#### REQUIRED TASK:
Identify each line holding the string "pose" and copy it.

---- RECORDS PROVIDED

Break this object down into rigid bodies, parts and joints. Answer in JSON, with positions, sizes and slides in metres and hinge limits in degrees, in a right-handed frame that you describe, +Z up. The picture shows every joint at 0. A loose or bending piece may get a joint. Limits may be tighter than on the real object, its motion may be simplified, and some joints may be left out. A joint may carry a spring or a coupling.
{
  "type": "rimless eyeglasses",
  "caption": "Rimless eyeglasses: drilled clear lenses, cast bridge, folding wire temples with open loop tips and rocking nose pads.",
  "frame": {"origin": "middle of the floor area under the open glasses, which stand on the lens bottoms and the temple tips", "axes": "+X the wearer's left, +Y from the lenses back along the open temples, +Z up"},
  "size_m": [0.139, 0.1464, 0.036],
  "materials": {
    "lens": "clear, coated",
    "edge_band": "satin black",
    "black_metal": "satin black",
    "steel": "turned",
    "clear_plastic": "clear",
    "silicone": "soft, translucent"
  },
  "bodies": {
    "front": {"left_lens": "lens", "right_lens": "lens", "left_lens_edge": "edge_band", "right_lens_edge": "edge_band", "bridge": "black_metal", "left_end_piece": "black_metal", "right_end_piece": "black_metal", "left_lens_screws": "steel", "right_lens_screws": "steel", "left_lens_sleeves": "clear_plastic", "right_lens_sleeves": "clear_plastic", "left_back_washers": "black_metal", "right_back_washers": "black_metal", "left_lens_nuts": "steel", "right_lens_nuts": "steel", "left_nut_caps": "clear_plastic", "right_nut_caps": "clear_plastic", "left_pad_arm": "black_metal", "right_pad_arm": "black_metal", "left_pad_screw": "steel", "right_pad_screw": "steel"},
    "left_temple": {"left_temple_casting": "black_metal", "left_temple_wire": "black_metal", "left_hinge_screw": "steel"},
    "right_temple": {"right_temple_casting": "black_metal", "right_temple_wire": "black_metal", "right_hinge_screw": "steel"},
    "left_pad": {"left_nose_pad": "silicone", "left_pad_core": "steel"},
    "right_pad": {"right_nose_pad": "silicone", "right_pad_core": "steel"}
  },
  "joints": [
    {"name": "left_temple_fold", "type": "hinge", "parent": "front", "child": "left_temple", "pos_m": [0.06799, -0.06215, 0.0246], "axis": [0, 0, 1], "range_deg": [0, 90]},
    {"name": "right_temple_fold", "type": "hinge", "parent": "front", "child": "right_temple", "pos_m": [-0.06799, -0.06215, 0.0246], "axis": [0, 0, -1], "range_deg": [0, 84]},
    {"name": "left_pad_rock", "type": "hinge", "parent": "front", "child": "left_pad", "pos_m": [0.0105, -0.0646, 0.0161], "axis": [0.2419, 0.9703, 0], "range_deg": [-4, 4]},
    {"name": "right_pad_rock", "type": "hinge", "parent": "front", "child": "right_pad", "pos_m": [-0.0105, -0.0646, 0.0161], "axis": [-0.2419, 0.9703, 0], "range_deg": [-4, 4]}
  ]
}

--------
---- RECORDS PROVIDED

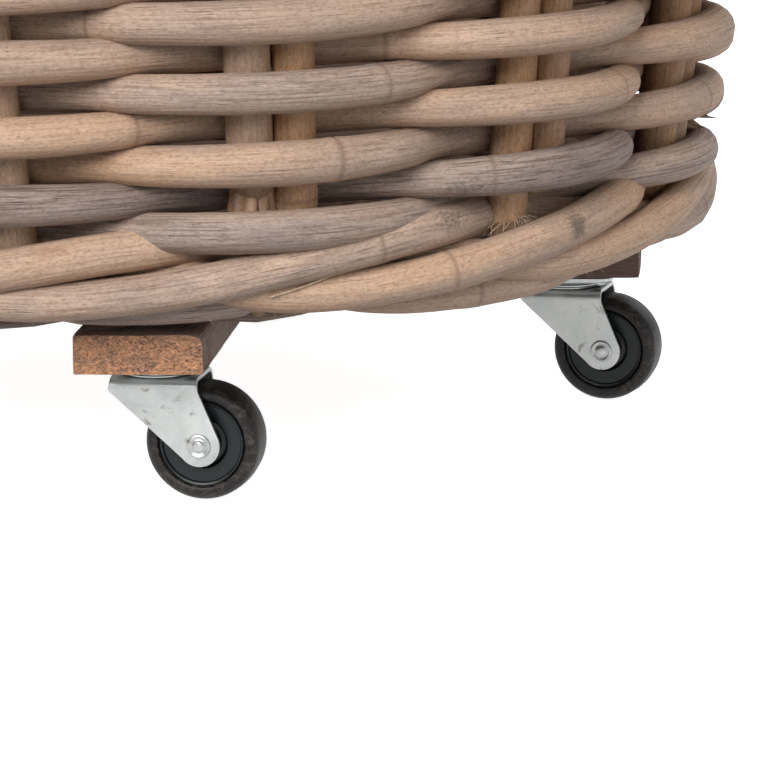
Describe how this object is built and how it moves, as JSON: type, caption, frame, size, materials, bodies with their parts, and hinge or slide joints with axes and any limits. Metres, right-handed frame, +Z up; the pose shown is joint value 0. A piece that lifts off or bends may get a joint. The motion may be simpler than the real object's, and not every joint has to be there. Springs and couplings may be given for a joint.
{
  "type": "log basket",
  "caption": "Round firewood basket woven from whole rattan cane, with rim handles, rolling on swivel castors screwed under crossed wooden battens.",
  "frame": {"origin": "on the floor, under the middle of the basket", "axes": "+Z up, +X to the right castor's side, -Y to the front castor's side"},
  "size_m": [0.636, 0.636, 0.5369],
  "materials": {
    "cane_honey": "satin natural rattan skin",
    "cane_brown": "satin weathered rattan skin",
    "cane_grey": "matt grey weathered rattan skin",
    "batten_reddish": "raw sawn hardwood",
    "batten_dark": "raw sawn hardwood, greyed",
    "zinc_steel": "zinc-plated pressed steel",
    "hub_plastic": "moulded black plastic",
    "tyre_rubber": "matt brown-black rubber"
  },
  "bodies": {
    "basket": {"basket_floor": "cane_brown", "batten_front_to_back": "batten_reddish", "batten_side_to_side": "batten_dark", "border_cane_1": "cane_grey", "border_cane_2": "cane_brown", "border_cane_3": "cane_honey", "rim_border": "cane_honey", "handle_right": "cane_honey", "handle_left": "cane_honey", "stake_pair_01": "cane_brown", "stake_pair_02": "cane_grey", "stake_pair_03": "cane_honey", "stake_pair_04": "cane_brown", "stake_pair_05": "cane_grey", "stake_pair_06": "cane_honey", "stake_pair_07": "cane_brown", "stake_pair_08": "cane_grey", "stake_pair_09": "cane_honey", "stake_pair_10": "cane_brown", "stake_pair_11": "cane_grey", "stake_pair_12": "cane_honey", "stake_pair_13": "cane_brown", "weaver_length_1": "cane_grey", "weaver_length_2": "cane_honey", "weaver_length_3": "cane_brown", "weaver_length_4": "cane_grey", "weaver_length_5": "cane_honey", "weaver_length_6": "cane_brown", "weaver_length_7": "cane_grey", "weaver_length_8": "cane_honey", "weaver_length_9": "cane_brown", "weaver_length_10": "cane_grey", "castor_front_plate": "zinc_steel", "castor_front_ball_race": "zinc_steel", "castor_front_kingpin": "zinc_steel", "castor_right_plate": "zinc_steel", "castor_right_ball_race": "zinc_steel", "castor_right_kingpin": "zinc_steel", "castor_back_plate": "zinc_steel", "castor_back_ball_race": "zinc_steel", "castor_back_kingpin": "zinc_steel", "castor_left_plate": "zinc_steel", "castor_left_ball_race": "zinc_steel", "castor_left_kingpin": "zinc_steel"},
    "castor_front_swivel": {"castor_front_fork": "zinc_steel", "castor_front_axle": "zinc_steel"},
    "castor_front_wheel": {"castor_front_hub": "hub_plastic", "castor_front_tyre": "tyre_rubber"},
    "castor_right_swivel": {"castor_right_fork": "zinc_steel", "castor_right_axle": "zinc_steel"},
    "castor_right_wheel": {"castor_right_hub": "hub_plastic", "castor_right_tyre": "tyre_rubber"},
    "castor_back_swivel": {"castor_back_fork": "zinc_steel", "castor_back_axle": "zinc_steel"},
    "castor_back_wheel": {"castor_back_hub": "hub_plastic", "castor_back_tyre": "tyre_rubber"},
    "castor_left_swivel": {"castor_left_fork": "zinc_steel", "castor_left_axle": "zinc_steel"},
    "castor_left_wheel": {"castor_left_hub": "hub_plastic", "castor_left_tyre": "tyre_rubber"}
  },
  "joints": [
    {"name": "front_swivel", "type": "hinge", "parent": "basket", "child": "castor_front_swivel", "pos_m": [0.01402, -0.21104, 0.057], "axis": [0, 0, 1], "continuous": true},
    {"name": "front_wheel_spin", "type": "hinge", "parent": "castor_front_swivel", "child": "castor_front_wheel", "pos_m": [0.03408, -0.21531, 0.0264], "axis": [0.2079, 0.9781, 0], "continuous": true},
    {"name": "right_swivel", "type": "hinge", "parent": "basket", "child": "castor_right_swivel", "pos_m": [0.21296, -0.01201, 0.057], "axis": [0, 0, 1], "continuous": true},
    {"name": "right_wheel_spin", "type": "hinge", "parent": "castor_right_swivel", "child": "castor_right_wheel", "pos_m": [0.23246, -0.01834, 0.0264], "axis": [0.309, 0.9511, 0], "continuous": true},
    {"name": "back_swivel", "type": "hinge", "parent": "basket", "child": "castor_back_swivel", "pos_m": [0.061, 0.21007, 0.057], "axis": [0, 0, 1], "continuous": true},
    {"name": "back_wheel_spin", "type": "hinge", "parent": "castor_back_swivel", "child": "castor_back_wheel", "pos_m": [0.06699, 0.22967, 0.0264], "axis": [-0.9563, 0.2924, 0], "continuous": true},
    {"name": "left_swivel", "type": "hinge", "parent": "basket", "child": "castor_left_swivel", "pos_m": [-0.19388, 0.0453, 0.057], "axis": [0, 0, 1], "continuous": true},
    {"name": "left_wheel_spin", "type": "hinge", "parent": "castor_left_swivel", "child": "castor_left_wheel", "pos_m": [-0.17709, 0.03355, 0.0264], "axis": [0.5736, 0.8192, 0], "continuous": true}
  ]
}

--------
---- RECORDS PROVIDED

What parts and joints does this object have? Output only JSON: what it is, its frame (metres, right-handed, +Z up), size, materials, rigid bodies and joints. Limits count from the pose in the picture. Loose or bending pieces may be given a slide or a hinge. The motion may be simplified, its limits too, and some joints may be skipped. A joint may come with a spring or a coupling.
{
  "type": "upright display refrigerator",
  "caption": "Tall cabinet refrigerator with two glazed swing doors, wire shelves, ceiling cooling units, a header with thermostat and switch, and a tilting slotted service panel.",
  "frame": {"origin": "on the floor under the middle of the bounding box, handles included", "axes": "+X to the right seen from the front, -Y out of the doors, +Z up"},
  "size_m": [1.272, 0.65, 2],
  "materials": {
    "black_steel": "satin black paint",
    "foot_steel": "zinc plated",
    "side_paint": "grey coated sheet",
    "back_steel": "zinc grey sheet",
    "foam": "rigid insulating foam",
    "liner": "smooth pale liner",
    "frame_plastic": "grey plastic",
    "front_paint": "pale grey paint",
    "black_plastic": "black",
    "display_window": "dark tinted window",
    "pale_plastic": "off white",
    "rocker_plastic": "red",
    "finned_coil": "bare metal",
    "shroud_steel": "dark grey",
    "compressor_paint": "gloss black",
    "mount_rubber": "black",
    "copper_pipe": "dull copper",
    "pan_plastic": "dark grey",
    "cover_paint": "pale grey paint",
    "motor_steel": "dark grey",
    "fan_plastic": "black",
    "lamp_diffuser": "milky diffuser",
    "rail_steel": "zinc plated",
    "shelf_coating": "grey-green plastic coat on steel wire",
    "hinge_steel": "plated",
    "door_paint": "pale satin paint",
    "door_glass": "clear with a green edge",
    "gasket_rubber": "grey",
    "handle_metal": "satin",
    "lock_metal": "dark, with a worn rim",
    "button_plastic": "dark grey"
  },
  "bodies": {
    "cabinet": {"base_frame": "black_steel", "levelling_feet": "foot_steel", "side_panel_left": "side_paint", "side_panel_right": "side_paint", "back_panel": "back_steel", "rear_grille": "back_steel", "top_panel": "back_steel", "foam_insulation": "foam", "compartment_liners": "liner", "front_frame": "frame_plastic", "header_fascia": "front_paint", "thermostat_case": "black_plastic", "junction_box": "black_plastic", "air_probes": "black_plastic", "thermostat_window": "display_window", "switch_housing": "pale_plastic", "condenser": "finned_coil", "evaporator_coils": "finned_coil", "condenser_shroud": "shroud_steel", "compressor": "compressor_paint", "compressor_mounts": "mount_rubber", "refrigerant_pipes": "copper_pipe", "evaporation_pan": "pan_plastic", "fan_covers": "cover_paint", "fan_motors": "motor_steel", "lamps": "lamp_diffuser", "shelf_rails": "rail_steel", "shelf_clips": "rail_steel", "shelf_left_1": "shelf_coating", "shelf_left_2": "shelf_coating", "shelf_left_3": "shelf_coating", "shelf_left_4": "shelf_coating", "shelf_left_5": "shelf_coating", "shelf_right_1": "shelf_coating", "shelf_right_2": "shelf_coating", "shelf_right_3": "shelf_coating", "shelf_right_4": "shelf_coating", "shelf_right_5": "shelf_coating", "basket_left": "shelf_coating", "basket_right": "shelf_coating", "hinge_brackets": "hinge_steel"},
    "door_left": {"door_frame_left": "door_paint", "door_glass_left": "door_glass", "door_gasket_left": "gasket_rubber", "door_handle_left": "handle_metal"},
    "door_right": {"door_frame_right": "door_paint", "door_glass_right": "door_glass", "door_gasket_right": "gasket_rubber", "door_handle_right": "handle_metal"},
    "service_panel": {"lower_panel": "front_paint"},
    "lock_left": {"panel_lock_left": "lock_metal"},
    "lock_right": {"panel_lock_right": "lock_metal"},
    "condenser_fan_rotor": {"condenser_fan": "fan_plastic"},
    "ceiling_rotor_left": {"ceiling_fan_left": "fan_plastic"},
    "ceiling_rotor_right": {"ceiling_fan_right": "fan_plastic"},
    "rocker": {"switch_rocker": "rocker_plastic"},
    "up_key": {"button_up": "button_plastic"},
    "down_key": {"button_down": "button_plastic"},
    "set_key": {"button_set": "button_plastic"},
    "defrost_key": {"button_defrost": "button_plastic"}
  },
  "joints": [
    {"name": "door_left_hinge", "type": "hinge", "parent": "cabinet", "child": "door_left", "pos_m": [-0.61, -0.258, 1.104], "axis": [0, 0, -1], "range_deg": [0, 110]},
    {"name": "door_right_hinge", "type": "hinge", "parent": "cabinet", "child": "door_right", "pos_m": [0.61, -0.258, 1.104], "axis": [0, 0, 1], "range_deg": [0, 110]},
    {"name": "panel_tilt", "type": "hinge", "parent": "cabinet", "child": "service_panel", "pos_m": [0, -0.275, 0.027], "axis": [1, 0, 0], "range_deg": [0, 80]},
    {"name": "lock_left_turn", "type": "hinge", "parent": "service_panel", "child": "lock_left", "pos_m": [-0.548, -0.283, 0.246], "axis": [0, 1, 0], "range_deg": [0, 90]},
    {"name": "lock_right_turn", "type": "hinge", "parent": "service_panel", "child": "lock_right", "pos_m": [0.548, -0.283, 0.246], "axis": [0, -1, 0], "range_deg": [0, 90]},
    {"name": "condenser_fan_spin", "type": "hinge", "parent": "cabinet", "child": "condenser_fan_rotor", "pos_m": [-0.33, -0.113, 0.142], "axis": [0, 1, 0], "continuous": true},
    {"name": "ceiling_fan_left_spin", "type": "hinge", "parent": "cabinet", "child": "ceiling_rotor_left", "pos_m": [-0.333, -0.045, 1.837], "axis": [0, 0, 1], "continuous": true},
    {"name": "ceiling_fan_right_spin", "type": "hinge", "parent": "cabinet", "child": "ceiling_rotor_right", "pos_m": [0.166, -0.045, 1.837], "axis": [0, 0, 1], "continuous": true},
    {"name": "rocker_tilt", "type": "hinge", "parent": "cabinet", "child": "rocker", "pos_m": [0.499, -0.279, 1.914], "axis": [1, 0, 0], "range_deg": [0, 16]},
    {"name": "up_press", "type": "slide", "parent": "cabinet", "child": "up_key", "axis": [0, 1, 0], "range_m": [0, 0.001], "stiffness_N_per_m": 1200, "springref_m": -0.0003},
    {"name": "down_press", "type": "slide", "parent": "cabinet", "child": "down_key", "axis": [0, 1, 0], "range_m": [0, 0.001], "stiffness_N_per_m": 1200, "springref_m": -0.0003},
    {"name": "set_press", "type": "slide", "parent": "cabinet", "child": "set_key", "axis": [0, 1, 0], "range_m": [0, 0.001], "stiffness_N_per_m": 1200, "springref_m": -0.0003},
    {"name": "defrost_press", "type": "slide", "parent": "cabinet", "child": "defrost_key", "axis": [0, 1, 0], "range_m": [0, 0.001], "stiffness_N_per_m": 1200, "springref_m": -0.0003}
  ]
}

--------

#### THE COMPLETED TASK:
Describe how this object is built and how it moves, as JSON: type, caption, frame, size, materials, bodies with their parts, and hinge or slide joints with axes and any limits. Metres, right-handed frame, +Z up; the pose shown is joint value 0. A piece that lifts off or bends may get a joint. The motion may be simpler than the real object's, and not every joint has to be there. Springs and couplings may be given for a joint.
What parts and joints does this object have? Output only JSON: what it is, its frame (metres, right-handed, +Z up), size, materials, rigid bodies and joints. Limits count from the pose in the picture. Loose or bending pieces may be given a slide or a hinge. The motion may be simplified, its limits too, and some joints may be skipped. A joint may come with a spring or a coupling.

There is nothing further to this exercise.